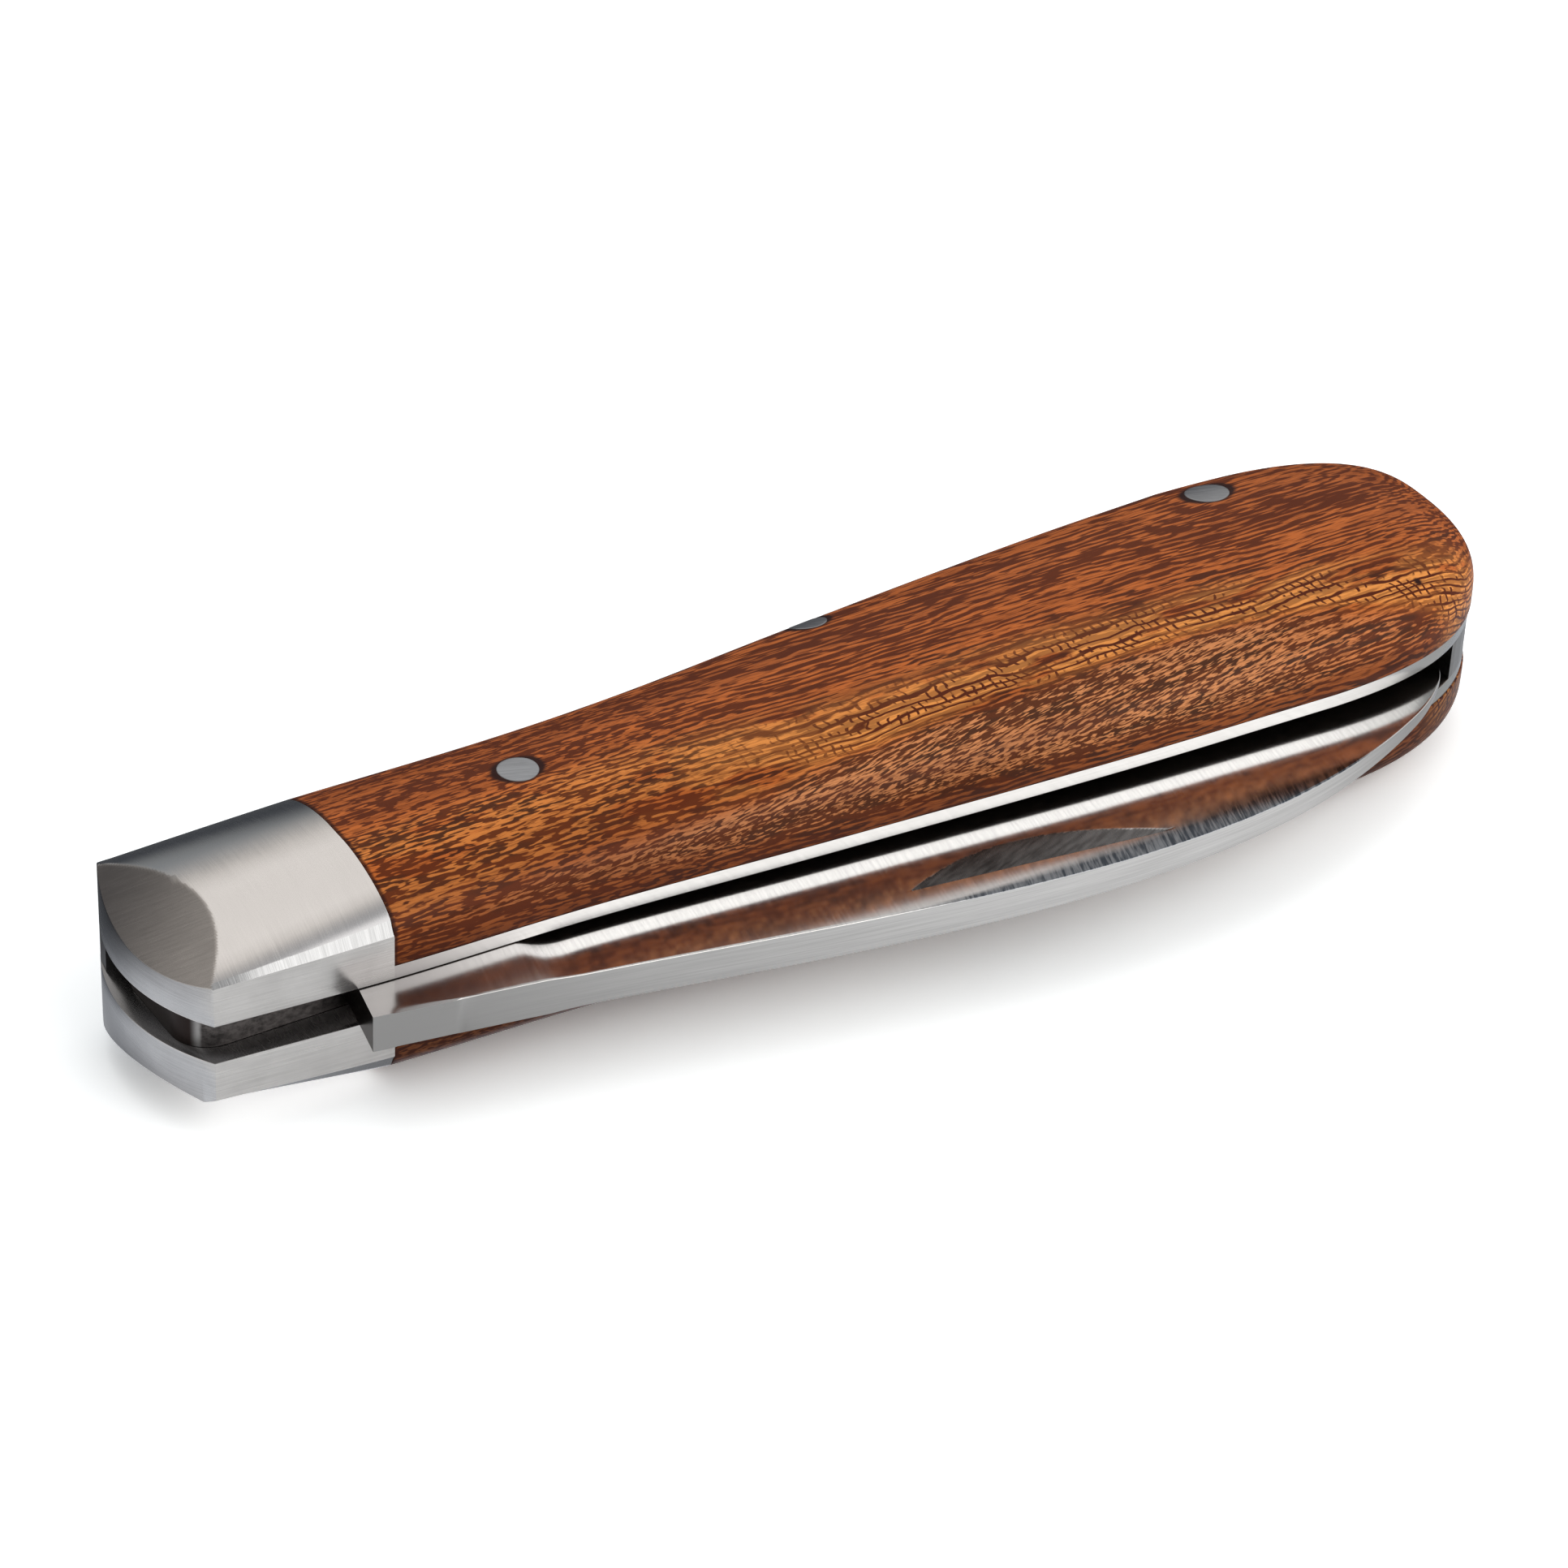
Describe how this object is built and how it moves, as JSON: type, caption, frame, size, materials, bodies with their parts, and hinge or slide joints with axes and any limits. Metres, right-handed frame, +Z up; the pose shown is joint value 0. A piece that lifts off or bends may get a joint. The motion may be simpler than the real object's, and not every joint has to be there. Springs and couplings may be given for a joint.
{
  "type": "folding pocket knife",
  "caption": "Closed slip-joint jack knife with a waisted wood handle, steel bolsters and a blade that folds out of its side.",
  "frame": {"origin": "below the middle of the closed knife's box, on the surface that it lies on", "axes": "+X from the bolster end to the pommel, -Y towards the open side where the blade's back stands out, +Z up through the upper cover"},
  "size_m": [0.1024, 0.03, 0.0158],
  "materials": {
    "liner": "satin steel, lengthwise brushing",
    "bolster": "satin steel, cross brushing",
    "wood": "oiled reddish-brown hardwood, satin",
    "pin": "brushed steel, dressed flush",
    "spring": "satin spring steel",
    "blade": "polished steel with a satin back"
  },
  "bodies": {
    "handle": {"upper_liner": "liner", "lower_liner": "liner", "upper_bolster": "bolster", "lower_bolster": "bolster", "upper_wood_cover": "wood", "lower_wood_cover": "wood", "upper_front_rivet": "pin", "lower_front_rivet": "pin", "backspring": "spring", "pivot_pin": "pin", "middle_pin": "pin", "end_pin": "pin"},
    "blade": {"blade": "blade"}
  },
  "joints": [
    {"name": "blade_pivot", "type": "hinge", "parent": "handle", "child": "blade", "pos_m": [-0.04465, 0.00375, 0.0079], "axis": [0, 0, -1], "range_deg": [0, 180], "deforming": ["backspring"]}
  ]
}
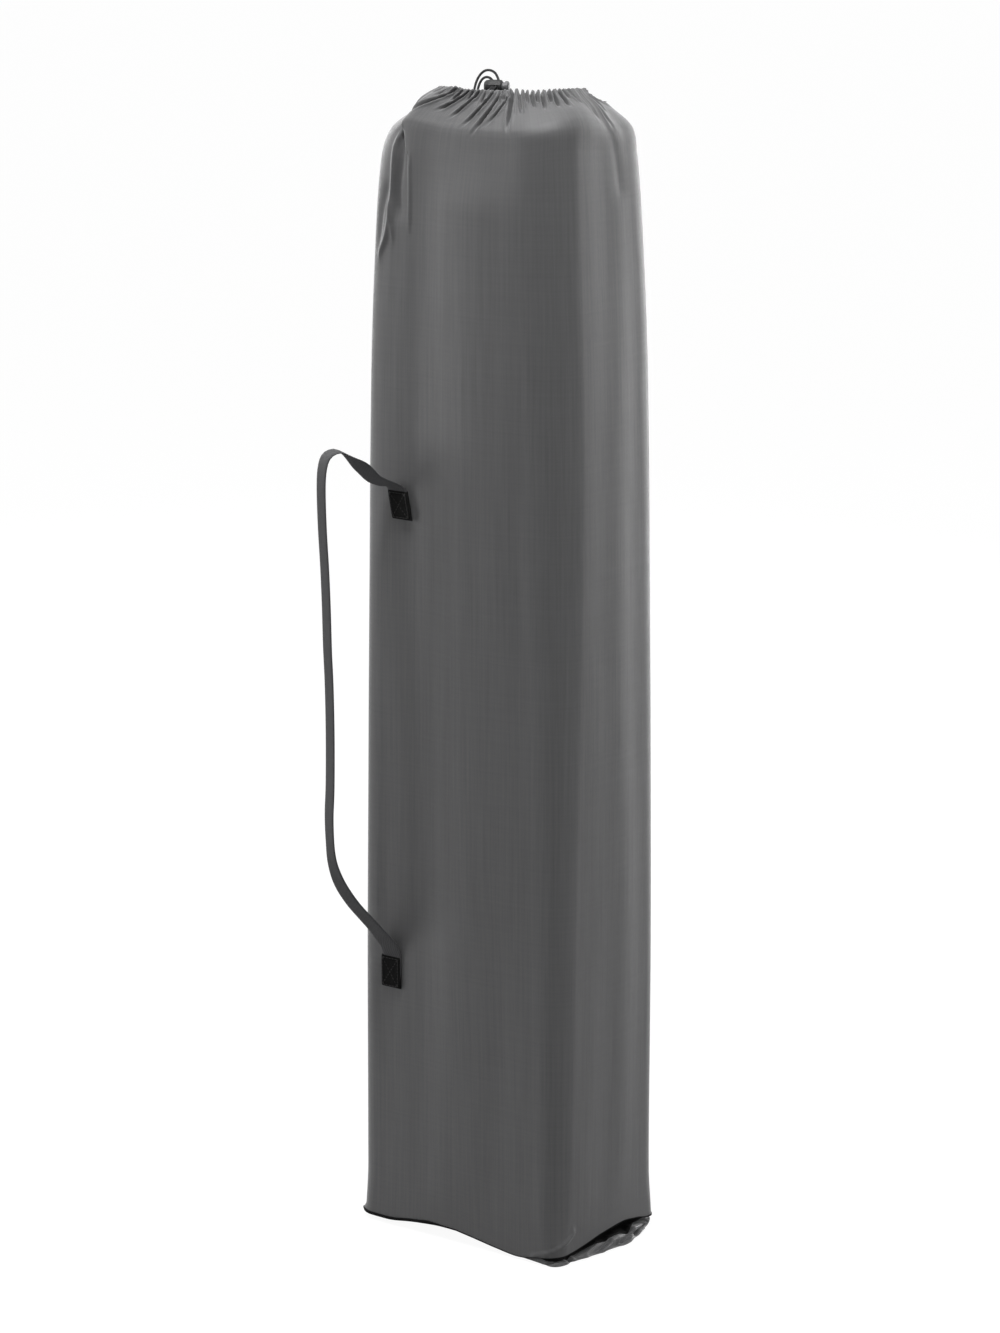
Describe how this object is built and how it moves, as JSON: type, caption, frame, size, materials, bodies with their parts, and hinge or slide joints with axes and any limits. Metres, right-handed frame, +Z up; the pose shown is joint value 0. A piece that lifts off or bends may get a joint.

━━━━━━━━━━━━━━━━

Task instructions: Restate the whole listing exactly.

Output below:
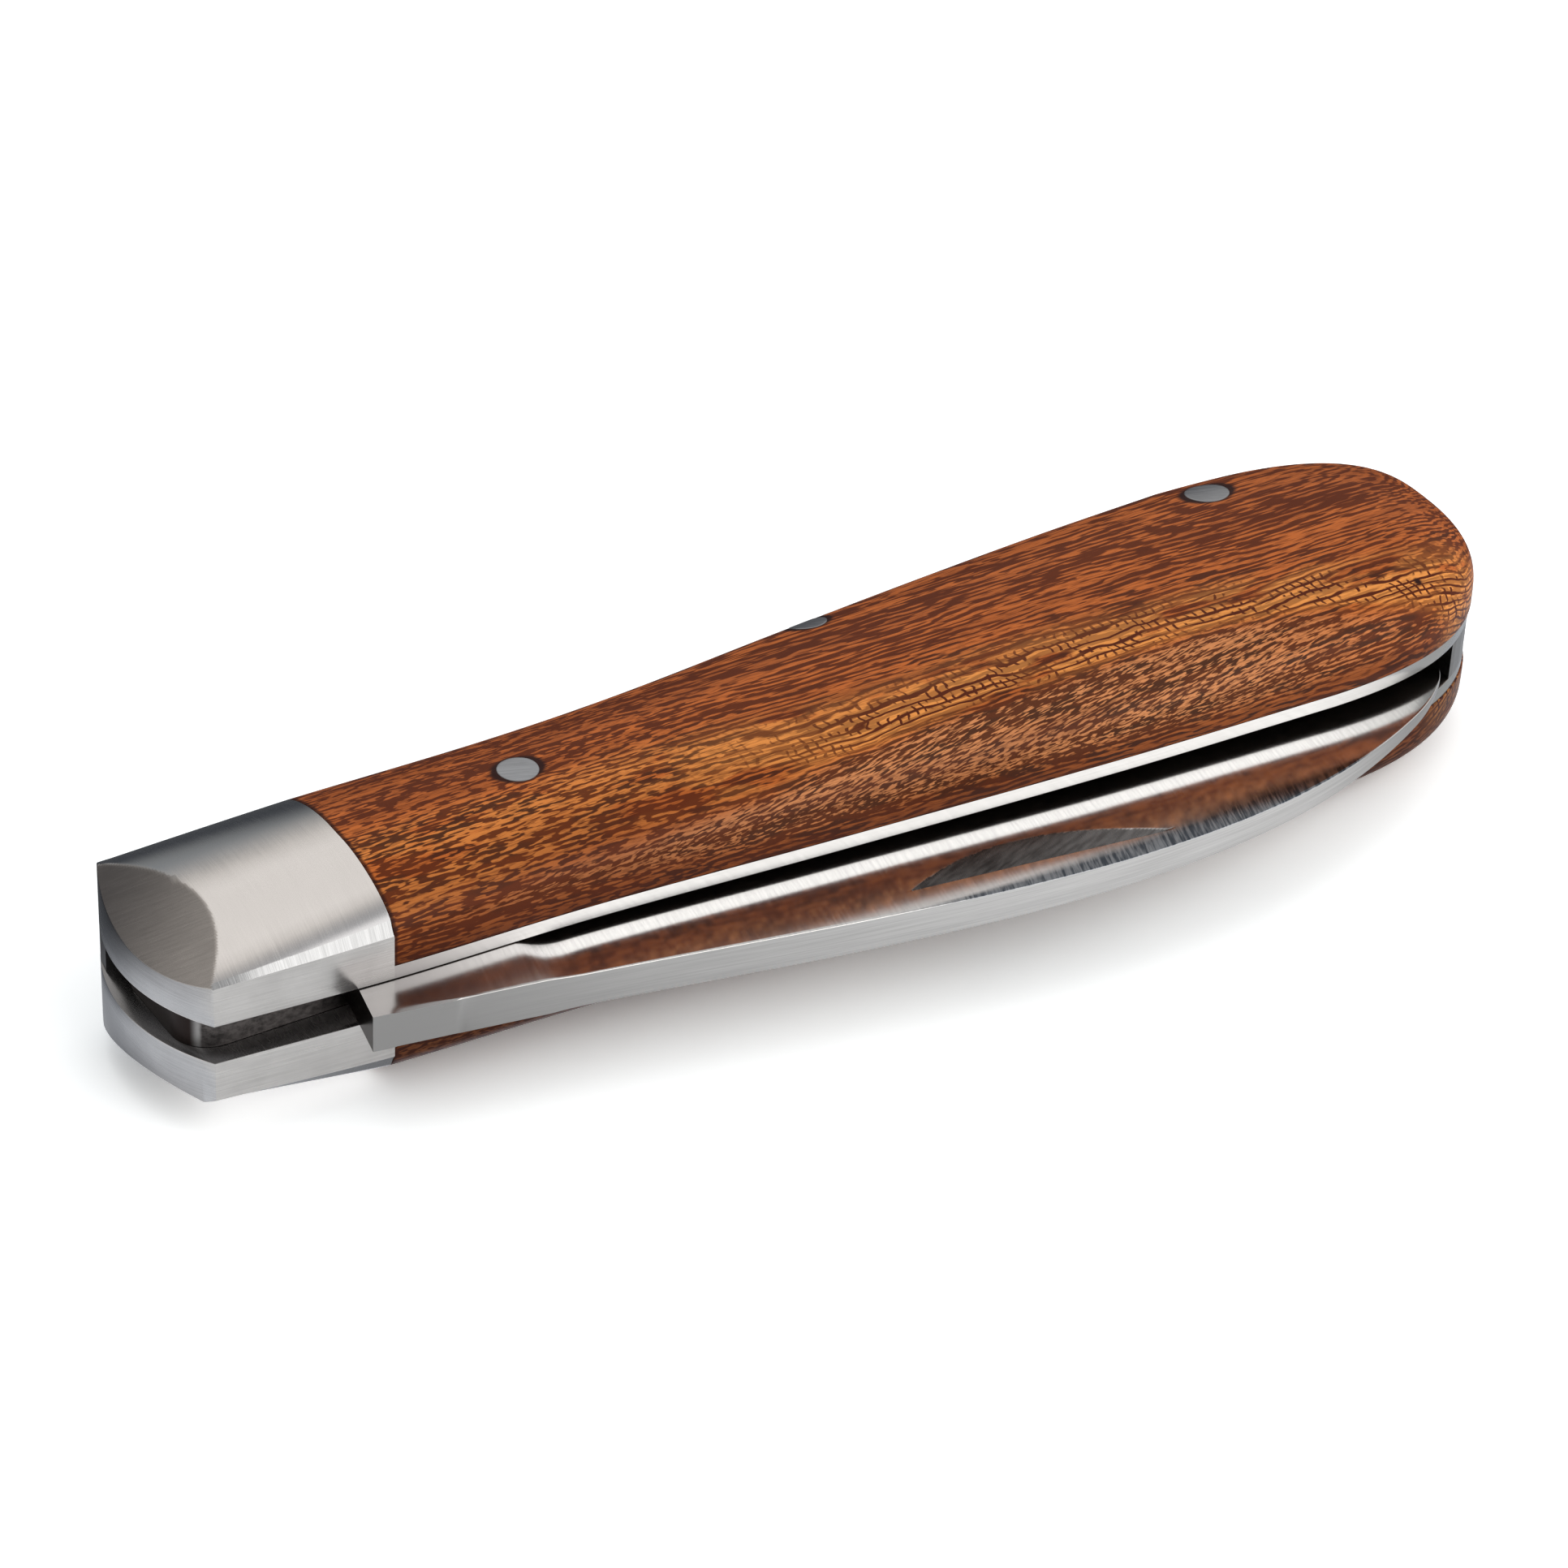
Describe how this object is built and how it moves, as JSON: type, caption, frame, size, materials, bodies with their parts, and hinge or slide joints with axes and any limits. Metres, right-handed frame, +Z up; the pose shown is joint value 0. A piece that lifts off or bends may get a joint. The motion may be simpler than the real object's, and not every joint has to be there. Springs and couplings may be given for a joint.
{
  "type": "folding pocket knife",
  "caption": "Closed slip-joint jack knife with a waisted wood handle, steel bolsters and a blade that folds out of its side.",
  "frame": {"origin": "below the middle of the closed knife's box, on the surface that it lies on", "axes": "+X from the bolster end to the pommel, -Y towards the open side where the blade's back stands out, +Z up through the upper cover"},
  "size_m": [0.1024, 0.03, 0.0158],
  "materials": {
    "liner": "satin steel, lengthwise brushing",
    "bolster": "satin steel, cross brushing",
    "wood": "oiled reddish-brown hardwood, satin",
    "pin": "brushed steel, dressed flush",
    "spring": "satin spring steel",
    "blade": "polished steel with a satin back"
  },
  "bodies": {
    "handle": {"upper_liner": "liner", "lower_liner": "liner", "upper_bolster": "bolster", "lower_bolster": "bolster", "upper_wood_cover": "wood", "lower_wood_cover": "wood", "upper_front_rivet": "pin", "lower_front_rivet": "pin", "backspring": "spring", "pivot_pin": "pin", "middle_pin": "pin", "end_pin": "pin"},
    "blade": {"blade": "blade"}
  },
  "joints": [
    {"name": "blade_pivot", "type": "hinge", "parent": "handle", "child": "blade", "pos_m": [-0.04465, 0.00375, 0.0079], "axis": [0, 0, -1], "range_deg": [0, 180], "deforming": ["backspring"]}
  ]
}
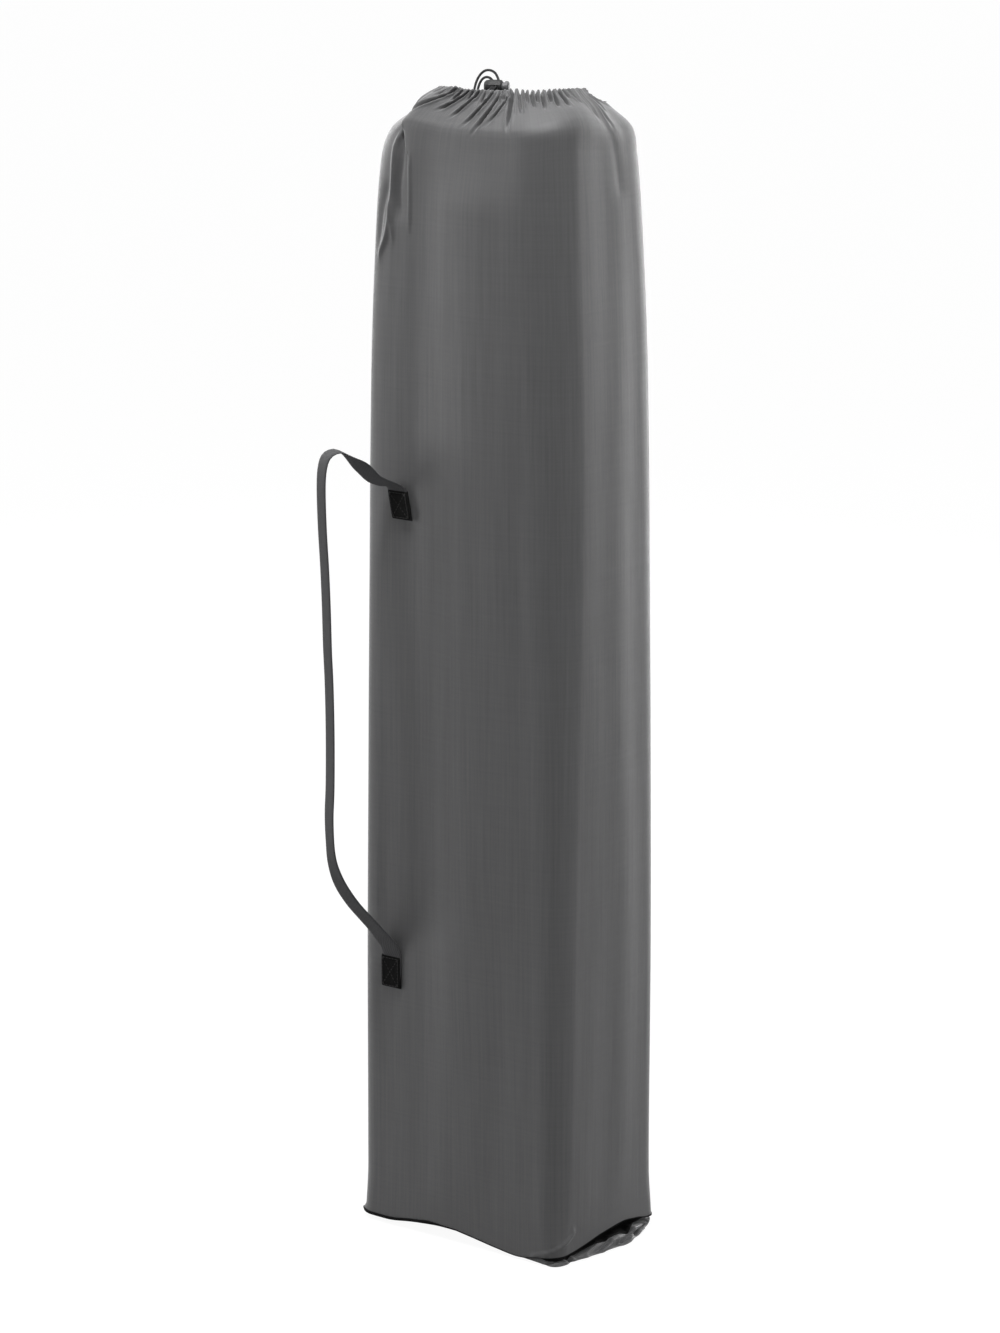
Describe how this object is built and how it moves, as JSON: type, caption, frame, size, materials, bodies with their parts, and hinge or slide joints with axes and any limits. Metres, right-handed frame, +Z up; the pose shown is joint value 0. A piece that lifts off or bends may get a joint.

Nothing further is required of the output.